For a pulse height analyzer, we want to operate in the proportional region. In this region, the output current generated by each event will be proportional to the energy of the x-ray photon.

From there, we need to sort out the energy, as represented by the output current. I expect that this could be done by converting the current signal to a voltage and using an A/D converter to create a digital value. A gate would activate the A/D converter and lock out any additional input while the pulse information was being processed. The processing could be done by a series of conditional cases in the program sorting the event into an appropriate accumulator array and the array would be scanned to provide the count vs. energy display. The processing part would need to fairly fast to minimize dead time and loss of events. From my experience, the events aren't to closely timed, at least with fairly weak sources. The energy spectrum would be built up, pulse by pulse until it was reset and displayed on some suitable output device.

A simpler scheme would be look at a single energy, knowing that a particular element would be emitting x-rays at that energy. A fairly simple pair of comparators could define the voltage box, V1< Vsample< V2, and if the sample voltage is in the box, a counter is incremented. Ideally, You would compare the signal to a background signal and calculate the ratio. The ratio would be compared to the ratio from a known sample to give a thumbs up or down to the identity.

It would seem that we have existing devices that could be hacked. I have an app on my Android phone called Physics Toolbox Suite which has, among other interesting tools, an audio spectrum analyzer. It is sorting a real time audio signal into a frequency spectrum which can be frozen.
 
@RJSakowski :
Entirely agreed. I did say we should not eat the stuff! The bits of fragile (used) thorium mantle sticks to fingers, and floats about in the air, and generally much harder to control until one gets it held down somehow.

That said, the smoke detector little "button" did it's best to become inaccessible. I had to crawl around on the floor, looking all over the place to retrieve it. After all - it might eventually become 1/8 of my steel alloy sensor!

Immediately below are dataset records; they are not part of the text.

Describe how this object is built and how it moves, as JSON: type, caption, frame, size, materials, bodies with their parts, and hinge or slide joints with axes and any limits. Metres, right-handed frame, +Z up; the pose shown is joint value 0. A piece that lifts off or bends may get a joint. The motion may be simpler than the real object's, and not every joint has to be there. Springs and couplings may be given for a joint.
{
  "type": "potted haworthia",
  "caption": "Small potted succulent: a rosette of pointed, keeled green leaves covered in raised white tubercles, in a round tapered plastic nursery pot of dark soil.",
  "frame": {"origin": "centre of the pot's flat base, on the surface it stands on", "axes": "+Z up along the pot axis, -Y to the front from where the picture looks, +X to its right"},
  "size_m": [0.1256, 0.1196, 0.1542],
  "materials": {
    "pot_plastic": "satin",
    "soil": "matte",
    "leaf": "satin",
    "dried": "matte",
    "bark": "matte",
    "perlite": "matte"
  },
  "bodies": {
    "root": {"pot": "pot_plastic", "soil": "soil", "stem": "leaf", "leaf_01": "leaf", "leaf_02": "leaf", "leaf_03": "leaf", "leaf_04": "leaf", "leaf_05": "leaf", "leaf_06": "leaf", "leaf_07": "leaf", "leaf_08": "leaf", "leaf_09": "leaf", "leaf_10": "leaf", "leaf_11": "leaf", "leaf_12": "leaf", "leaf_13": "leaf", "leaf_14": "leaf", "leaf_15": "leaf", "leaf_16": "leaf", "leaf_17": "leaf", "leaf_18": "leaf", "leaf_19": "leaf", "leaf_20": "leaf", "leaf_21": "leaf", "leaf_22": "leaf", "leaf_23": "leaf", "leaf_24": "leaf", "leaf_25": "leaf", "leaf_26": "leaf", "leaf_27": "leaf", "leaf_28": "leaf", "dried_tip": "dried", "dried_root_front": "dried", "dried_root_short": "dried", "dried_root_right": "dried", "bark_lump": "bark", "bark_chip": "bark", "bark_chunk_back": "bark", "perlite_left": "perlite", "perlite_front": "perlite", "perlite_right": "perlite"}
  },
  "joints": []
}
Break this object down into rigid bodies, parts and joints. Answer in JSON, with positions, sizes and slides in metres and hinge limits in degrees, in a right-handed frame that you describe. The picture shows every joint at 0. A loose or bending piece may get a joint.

Now that we are beginning to figure this out, even to the extent of a design of our own, it is maybe time to look at the wish list of features. Can we aspire to know more than which elements are present? Might it deliver approximate percentage proportions? Is it, or need it be battery powered? Is it a gadget with a USB lead to a smartphone app? Are there any low cost Silicon photodiodes that might do the job?

This needs a pause for HM contributions. Feel free - no matter how critical, or crazy. If it is just clouded by wishful thinking, I am happy to blame the lockdown effect!
 
Scintillators and PMTs aren't used in commercial EDX tools these days. Instead, they use large-area silicon detectors, basically high voltage diodes. As in the case of a scintillator/PMT, the pulse height is proportional to the x-ray photon energy. That, by the way, is what "EDX" stands for -- energy dispersive x-ray spectroscopy. There is another approach that uses a crystal as a kind of diffraction grating, where the grating is the crystal lattice itself. As the crystal is rotated the incident x-rays are diffracted at different angles toward a fixed detector. Very much like a visible-light monochromator. This type of system offers much higher resolution but, because it acquires one wavelength at a time, it is much slower. Also, you STILL need some kind of detector. This type of system is called a WDX, or wavelength-dispersive x-ray spectrometer. Our old WDX used an ionization detector, a lot like a Geiger tube -- but IIRC the active gas was either a mixture of methane or carbon monoxide (!).

Also check these links out: http://www.noah.org/science/x-ray/detector/ https://benkrasnow.blogspot.com/2012/11/large-area-detector-for-x-rays.html ; and you might be able to acquire some of the hardware here. I haven't gone so far as to check prices from the latter so it still could be out of the range of what hobbyists would be willing to pay.
 
@RJSakowski :
Entirely agreed. I did say we should not eat the stuff! The bits of fragile (used) thorium mantle sticks to fingers, and floats about in the air, and generally much harder to control until one gets it held down somehow.

That said, the smoke detector little "button" did it's best to become inaccessible. I had to crawl around on the floor, looking all over the place to retrieve it. After all - it might eventually become 1/8 of my steel alloy sensor!

Now that we are beginning to figure this out, even to the extent of a design of our own, it is maybe time to look at the wish list of features. Can we aspire to know more than which elements are present? Might it deliver approximate percentage proportions? Is it, or need it be battery powered? Is it a gadget with a USB lead to a smartphone app? Are there any low cost Silicon photodiodes that might do the job?

This needs a pause for HM contributions. Feel free - no matter how critical, or crazy. If it is just clouded by wishful thinking, I am happy to blame the lockdown effect!
You need a scintillation detector to find those wayward buttons.

The PHA we have been discussing are capable of measuring quantity provided there is a means of calibration. The easiest way would be to have a known sample.